Pourquoi Laurent Gbagbo n’a pas obtenu son passeport 

| Par Jeune Afrique
Mis à jour le 31 juillet 2020 à 16h40
Laurent Gbagbo à La Haye, en janvier 2019.

Si la demande de passeport ordinaire et de laissez-passer déposée le 28 juillet par Laurent Gbagbo à l’ambassade de Côte d’Ivoire à Bruxelles est officiellement en cours de traitement, la procédure pourrait s’éterniser. Voici pourquoi.

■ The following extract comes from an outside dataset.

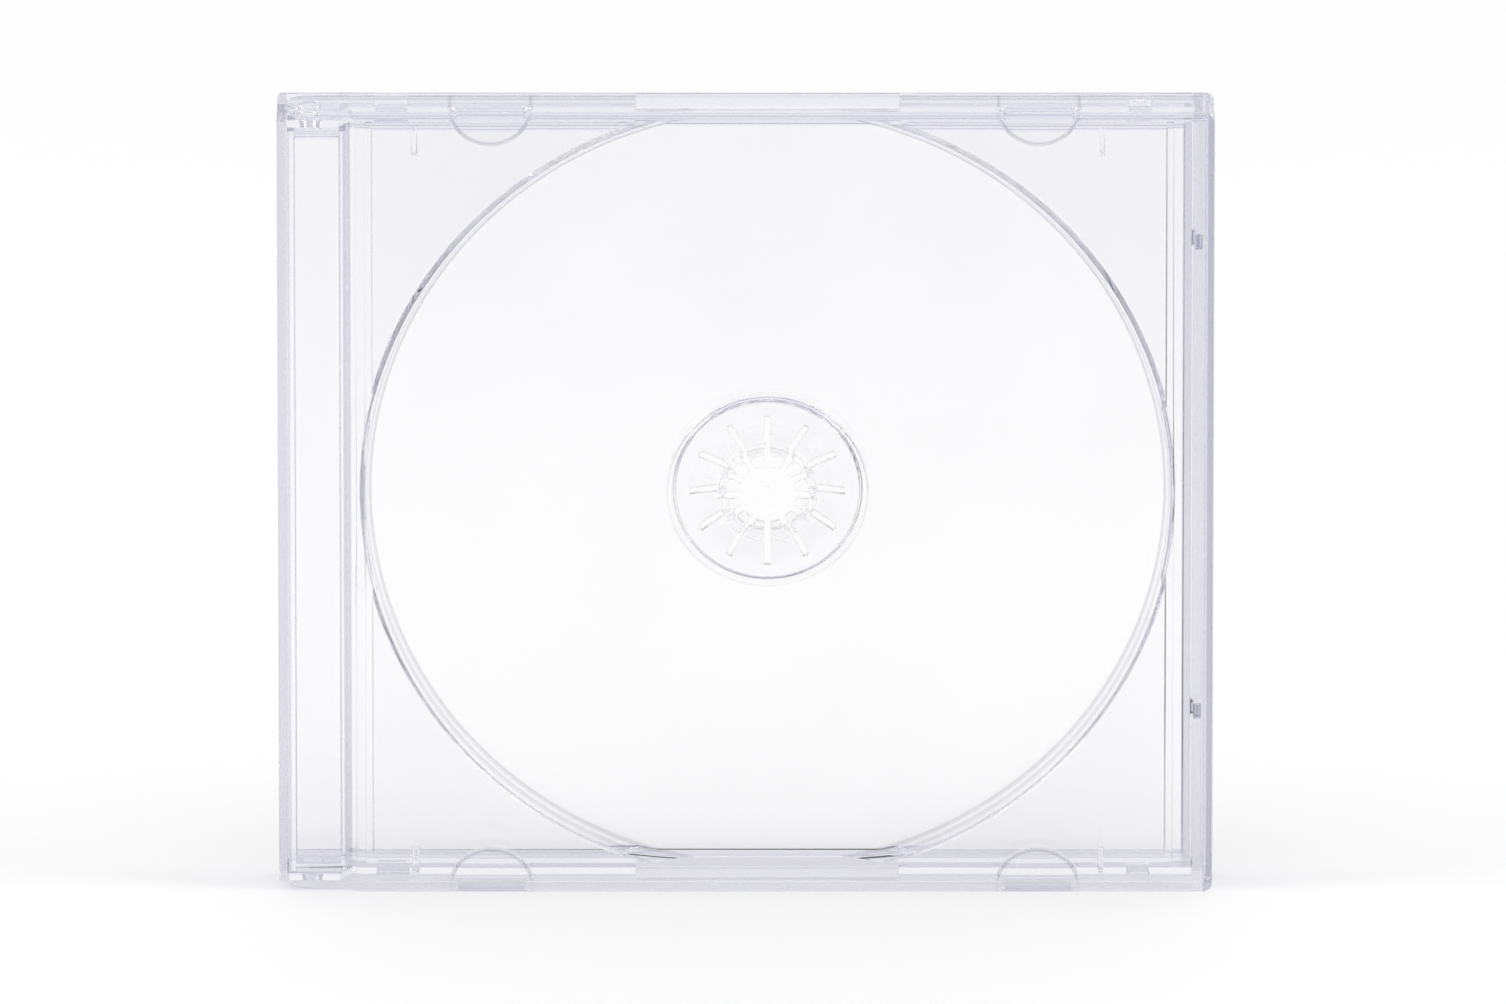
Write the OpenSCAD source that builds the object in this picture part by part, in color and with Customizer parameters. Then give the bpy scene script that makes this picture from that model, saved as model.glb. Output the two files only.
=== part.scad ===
// A clear jewel case for one 12 cm disc: a back with its spine and hinge cheeks,
// a disc tray that snaps into it, and a lid that turns on two moulded pins.
// It stands on its long lower edge, with the lid to the front and the spine at the left.

/* [Case] */
// Width from the spine to the opening edge
case_w = 142; // [138:0.5:150]
// Height between the two long edges
case_h = 124.5; // [122:0.5:132]
// Thickness of the closed case
case_t = 10.2; // [9.8:0.1:12]
// Radius of the two outer corners at the opening edge
corner_r = 1.5; // [0.8:0.1:3]

/* [Back] */
// Thickness of the back panel
panel_t = 1.2; // [1:0.1:1.6]
// Thickness of the walls that stand on the panel
wall_t = 1.2; // [1:0.1:1.6]
// Height of the top and bottom walls above the back face
wall_top = 6; // [5.6:0.1:6.2]
// Height of the wall at the opening edge above the back face
end_wall_top = 8.6; // [7:0.1:8.8]
// Distance of that wall from the opening edge
end_wall_inset = 1.8; // [1.5:0.1:2.5]
// Height of the spine wall above the back face
spine_top = 9.9; // [9:0.1:10.1]
// Height of the hinge cheeks above the back face
cheek_top = 9.4; // [8:0.1:9.6]
// Length of the hinge cheeks from the spine
cheek_len = 9.2; // [8.5:0.1:9.5]
// Length of the slope from the hinge cheek down to the wall
cheek_slope = 2; // [1:0.1:2.4]
// Width of the gap in the top and bottom walls where the disc reaches through
disc_gap_w = 40; // [36:1:50]
// Radius of the panel's two corners at the spine
spine_corner_r = 0.9; // [0.5:0.1:1.2]
// Radius of the mark left by the moulding gate
gate_r = 0.4; // [0.3:0.1:1]
// Depth of that mark
gate_depth = 0.2; // [0.1:0.05:0.4]

/* [Hinge] */
// Distance of the hinge axis from the spine's outer face
hinge_x = 5; // [4.8:0.1:5.2]
// Radius of the pins on the lid's arms
pin_r = 1.5; // [1:0.1:2]
// Gap between a pin and its hole, measured on the radius
pin_gap = 0.06; // [0.02:0.01:0.1]
// How far each pin passes the inner face of its cheek
pin_past = 0.2; // [0.1:0.05:0.3]
// Distance of the lid panel's edge from the spine's outer face
lid_edge_x = 11.7; // [11.5:0.1:12.5]
// Length of the slope from each arm up to the lid's face
arm_slope = 0.8; // [0.4:0.1:1]

/* [Lid] */
// Thickness of the lid's panel
lid_t = 1.2; // [1:0.1:1.6]
// Thickness of the lid's top and bottom walls
rail_t = 1.3; // [1:0.1:1.6]
// Gap between the lid's walls and the back's walls
side_gap = 0.2; // [0.15:0.05:0.4]
// Gap between the lid's walls and the back panel's border
rail_gap = 0.15; // [0.1:0.05:0.3]
// Thickness of the lip at the opening edge
lip_t = 1.2; // [1:0.1:1.6]
// Depth of the finger groove below that lip, above the back panel
groove_w = 4; // [3:0.1:5]

/* [Booklet holders] */
// Distance of the first pair of holders from the spine
tab_near_x = 32.3; // [30:0.1:36]
// Distance of the second pair of holders from the opening edge
tab_end_gap = 26.6; // [22:0.1:36]
// Width of a holder along its wall
tab_w = 12.8; // [8:0.1:16]
// Reach of a holder from the wall's inner face
tab_reach = 4.9; // [3:0.1:6]
// Thickness of a holder
tab_t = 1; // [0.8:0.1:1.2]
// Room for the booklet between a holder and the panel
booklet_room = 1.7; // [1.4:0.1:1.7]
// Length of the slot in the wall behind each holder
tab_slot_w = 10.5; // [6:0.5:12]
// Distance of the booklet's stop ribs from the spine
stop_x = 20.8; // [18:0.1:24]
// Distance of the thin far ribs from the opening edge
far_rib_end_gap = 17; // [15:0.1:19]
// Thickness of the stop ribs
stop_t = 0.8; // [0.6:0.1:1.2]
// Thickness of the far ribs
far_rib_t = 0.5; // [0.4:0.1:0.8]
// Length of the ribs, across the case
rib_len = 4.1; // [3:0.1:6]
// Height of the ribs on the panel
rib_h = 1.4; // [0.8:0.1:1.6]
// Gap between a rib's end and the wall
rib_inset = 1.6; // [1:0.1:3]

/* [Closing catches] */
// Distance of the catches from the opening edge
catch_end_gap = 11.3; // [9:0.1:13]
// Distance of the catches from the back face
catch_z = 3.5; // [3:0.1:4]
// How far each catch stands out from the lid's wall
catch_h = 0.4; // [0.3:0.05:0.6]
// Radius of the ball that the catch is cut from
catch_ball_r = 1.6; // [1.2:0.1:2]
// Length of the window in the back's wall
catch_window_w = 3.4; // [3:0.1:5]
// Height of the window in the back's wall
catch_window_h = 2.6; // [2.4:0.1:3]

/* [Disc tray] */
// Gap between the tray and the back panel, where the printed card lies
card_gap = 0.2; // [0.1:0.05:0.4]
// Gap between the tray's edges and the walls round it
tray_gap = 0.4; // [0.3:0.05:0.6]
// Thickness of the tray's shell
tray_t = 1.1; // [0.9:0.1:1.3]
// Height of the tray's deck above the back face
deck_top = 5.2; // [4.8:0.1:5.4]
// Distance of the deck's first edge from the spine
deck_x0 = 13.2; // [12.8:0.1:14]
// Distance of the deck's other edge from the opening edge
deck_end_gap = 6.1; // [5.6:0.1:6.6]
// Height of the ledges beside the deck above the back face
ledge_top = 4.4; // [4.2:0.1:4.8]
// Height of the disc's recess floor above the back face
floor_top = 2.7; // [2.6:0.1:3]
// Distance of the disc's centre from the opening edge
disc_end_gap = 67.7; // [67:0.1:68.2]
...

Selon nos informations, Alassane Ouattara (“ADO”) est toujours réticent à voir Laurent Gbagbo rentrer à Abidjan avant l’élection présidentielle prévue le 31 octobre – au moins, pas avant la fin de la procédure devant la Cour pénale internationale (CPI) -, bien que son Premier ministre défunt Amadou Gon Coulibaly l’avait encouragé à favoriser ce retour. S’il ne prendra aucune décision officielle, ADO entend gagner le plus de temps possible.

Discussions informelles

Ces derniers mois, des discussions informelles ont été ouvertes par le biais de plusieurs intermédiaires, notamment proches du président nigérien Mahamadou Issoufou. Toujours selon nos informations, Alassane Ouattara se serait dit prêt à gracier Laurent Gbagbo – condamné en janvier 2018 à 20 ans de prison en Côte d’Ivoire, dans l’affaire dite du « braquage de la BCEAO », la Banque centrale des États de l’Afrique de l’Ouest -, en échange de sa neutralité politique. Le chef de l’État ivoirien redoute notamment qu’il concrétise son alliance avec son opposant Henri Konan Bédié, le candidat du Parti démocratique de Côte d’Ivoire (PDCI). Il estime également que son retour fait peser un risque de déstabilisation.

Mais Gbagbo entretient toujours le doute sur ses intentions. Alors que la branche du Front populaire ivoirien (FPI) qu’il dirige devrait en faire son candidat, l’intéressé ne s’est toujours pas positionné officiellement. S’il a confié à des proches qu’il entendait tout faire pour l’être, plusieurs sources estiment qu’il s’agit plus d’un moyen de pression pour contraindre le pouvoir à négocier, qu’une réelle volonté de retour aux affaires.

Retrait de la liste électorale

Désireux de rentrer dans son pays, Gbagbo avait chargé ses avocats d’entamer des démarches afin d’obtenir un nouveau passeport dès l’assouplissement des conditions de sa liberté conditionnelle, effective le 28 mai. Une requête avait été déposée par le greffe de la Cour pénale internationale (CPI) le 10 juin. Si elle a bien été réceptionnée par les autorités ivoiriennes, celles-ci n’y ont, pour le moment, pas répondu. Face à ce mutisme, une demande de passeport diplomatique a alors été faite mi-juillet à Abidjan auprès du ministère des Affaires étrangères par Michel Gbagbo, le fils de l’ancien président.

Fin juillet, Laurent Gbagbo s’est personnellement déplacé à l’ambassade de Côte d’Ivoire à Bruxelles, au grand étonnement du personnel et de l’ambassadeur Abou Dosso, qui ne l’a pas reçu dans son bureau mais dans le hall de la chancellerie.

Et le 31, Me Habiba Touré, l’avocate de Laurent Gbagbo, a dénoncé dans un communiqué le fait que ce dernier s’est vu « retirer le droit de vote ». « Le président Laurent Gbagbo a vu son nom tout simplement retiré de la liste électorale provisoire remise aux partis politiques par la CEI (Commission électorale indépendante) », a-t-elle écrit.

L’ex-chef de l’État avait en effet été condamné dans l’affaire dite du « braquage de la BCEAO » à 20 ans de prison pour, entre autres, « vol en réunion par effraction ». Selon l’article 4 du nouveau Code électoral, « ne sont pas électeurs les individus frappés d’incapacité ou d’indignité notamment […] les individus condamnés à une peine d’emprisonnement sans sursis pour vol, escroquerie, abus de confiance […] ».